# Stockmaster course?



## ElmerFudd (29 January 2008)

Hi All,

Has anyone the  stockmaster course by Market Masters?  Any thoughts?  I'm pretty new to the stockmarket and am looking to sharpen my pencil on how to become a better trader.  Most appear to be fairly expensive and my not offer bang for buck....


----------



## agro (29 January 2008)

hi mr.fudd

you are better of going to your local library and grabbing a few books to teach you the market

alternatively, instead of wasting money on a course buy something like an investment paper or magazine..

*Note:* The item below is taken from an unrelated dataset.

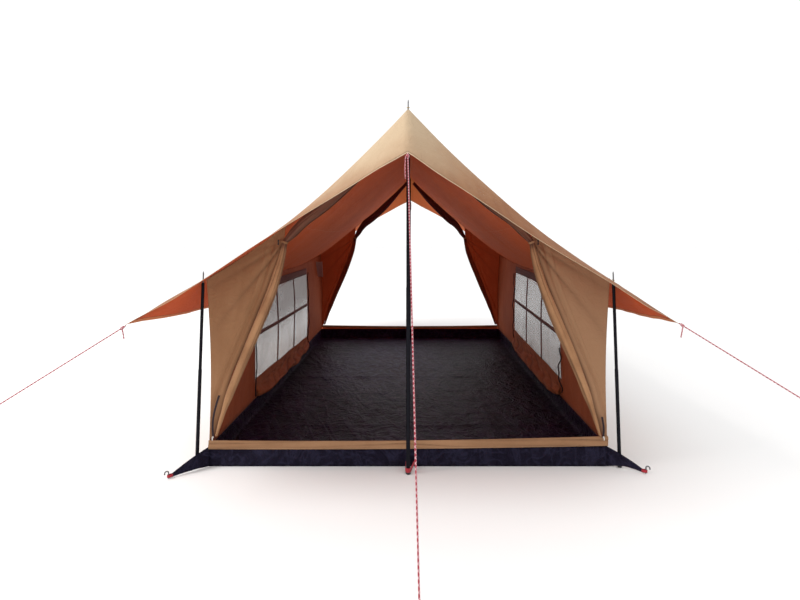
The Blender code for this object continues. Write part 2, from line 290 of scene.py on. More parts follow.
OUTER_TAN = (0.24, 0.093, 0.037)
OUTER_PALE = (0.335, 0.155, 0.070)
# OUTER_RUST_AND_SHADE colours the rust blotches and also the painted shade of the streaks that run to the points;
# OUTER_PAINTED_LIGHT is painted light on the upper and left parts of the roof.
OUTER_RUST_AND_SHADE = (0.215, 0.070, 0.024)
OUTER_PAINTED_LIGHT = (0.51, 0.385, 0.255)
HEM_PALE = (0.66, 0.49, 0.33)
HEM_INSIDE = (0.40, 0.150, 0.055)
# The inner colours are painted light, the red-orange of daylight coming through the canvas; INNER_LOW is painted
# shade, darker low down towards the eaves.
INNER_RED = (0.60, 0.112, 0.031)
INNER_DARK = (0.49, 0.085, 0.022)
INNER_LOW = (0.43, 0.058, 0.010)
SHADE_BROWN = (0.045, 0.016, 0.010)
THREAD_PALE = (0.62, 0.46, 0.31)
STITCH_LENGTH = 0.0065


def canvas(
    name, shade, light, glow=None, sewn=None, marks=None, roughness=0.84, crumple=0.008, lit=None
):
    """Plain-woven cotton: two shades, slubs, thread relief, creases, stitched seams, the stains and painted light
    and shade that marks lists, painted shade in the folds, and a painted glow where glow is given.
    """
    cloth = Finish(name, roughness=roughness, Specular_IOR_Level=0.14, Sheen_Weight=0.03)
    across, along, _ = cloth.parts(cloth.cloth)
    fade = cloth.cloud(1.7, detail=4.0)
    streak = cloth.cloud(1.0, detail=3.0, vector=cloth.stretched(cloth.cloth, (14.0, 1.6, 1.0)))
    slub_warp = cloth.cloud(1.0, detail=2.0, vector=cloth.stretched(cloth.cloth, (900.0, 45.0, 1.0)))
    slub_weft = cloth.cloud(1.0, detail=2.0, vector=cloth.stretched(cloth.cloth, (45.0, 900.0, 1.0)))
    slub = slub_warp * 0.5 + slub_weft * 0.5
    tone = cloth.between(fade * 0.5 + slub * 0.28 + streak * 0.22, 0.34, 0.66)
    colour = cloth.dyed(tone, shade, light)
    # marks lists real stains as well as painted light and shade, each with its share.
    for share, overlay in marks(cloth, across, along) if marks else []:
        colour = cloth.dyed(share, colour, overlay)
    height = slub * 0.6
    if sewn:
        for distance, runs, half_band, row, band_shade in sewn(across, along):
            band = 1.0 - cloth.between(distance, half_band - 0.001, half_band + 0.001)
            rows = 1.0 - cloth.between(abs(distance - row), 0.0005, 0.0011)
            stitch = rows * ((runs / STITCH_LENGTH).fraction() < 0.62)
            if band_shade:
                colour = cloth.dyed(band * 0.8, colour, band_shade)
            colour = cloth.dyed(stitch * 0.5, colour, THREAD_PALE)
            height = height + band * 0.9 - stitch * 0.7
    # Painted shade: darker where the piece stores a fold.
    colour = cloth.dyed(cloth.fold() * 0.8, colour, SHADE_BROWN)
    soft = cloth.cloud(6.5, detail=6.0, roughness=0.62, distortion=0.5)
    ridge = 1.0 - abs(cloth.cloud(9.0, detail=3.0, distortion=1.2) - 0.5) * 2.0
    under = cloth.raised(soft * 0.7 + ridge ** 6.0 * 0.3, crumple, 0.6)
    cloth.wear(
        colour=colour,
        roughness=roughness - 0.06 + cloth.cloud(30.0) * 0.16,
        normal=cloth.raised(height, 0.0006, 0.6, under),
    )
    # Painted glow: emission that stands for daylight coming through the canvas.
    if glow:
        shine = cloth.dyed(tone, tuple(c * 0.8 for c in glow), glow)
        for share, other in lit(cloth, across, along) if lit else []:
            shine = cloth.dyed(share, shine, other)
        cloth.wear(Emission_Color=shine, Emission_Strength=1.0)
    return cloth.material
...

think about it - if the guys who run these course claim to have been successful, then why are they bothering in teaching others?


----------



## Porper (29 January 2008)

agro said:


> hi mr.fudd
> 
> you are better of going to your local library and grabbing a few books to teach you the market
> 
> ...




I agree here, buy books and learn as much as you can first, then when you think you have it sussed (and you wont have, guarantee it) you can look for a course or educator.

I disagree that all educators are failed traders or investors.There are some that have been successful and actually do want to help people stop losing money.Doesn't mean they can make you profitable, but they can put the odds in your favour.

ASF is a good place to learn some basics, you just need to sieve through all the rubbish, you'll soon learn who knows what they are talkng about.


----------



## ElmerFudd (30 January 2008)

ok, cheers for the advice.  So what do you use to track stocks e.g software so you know when to jump and when not to?


----------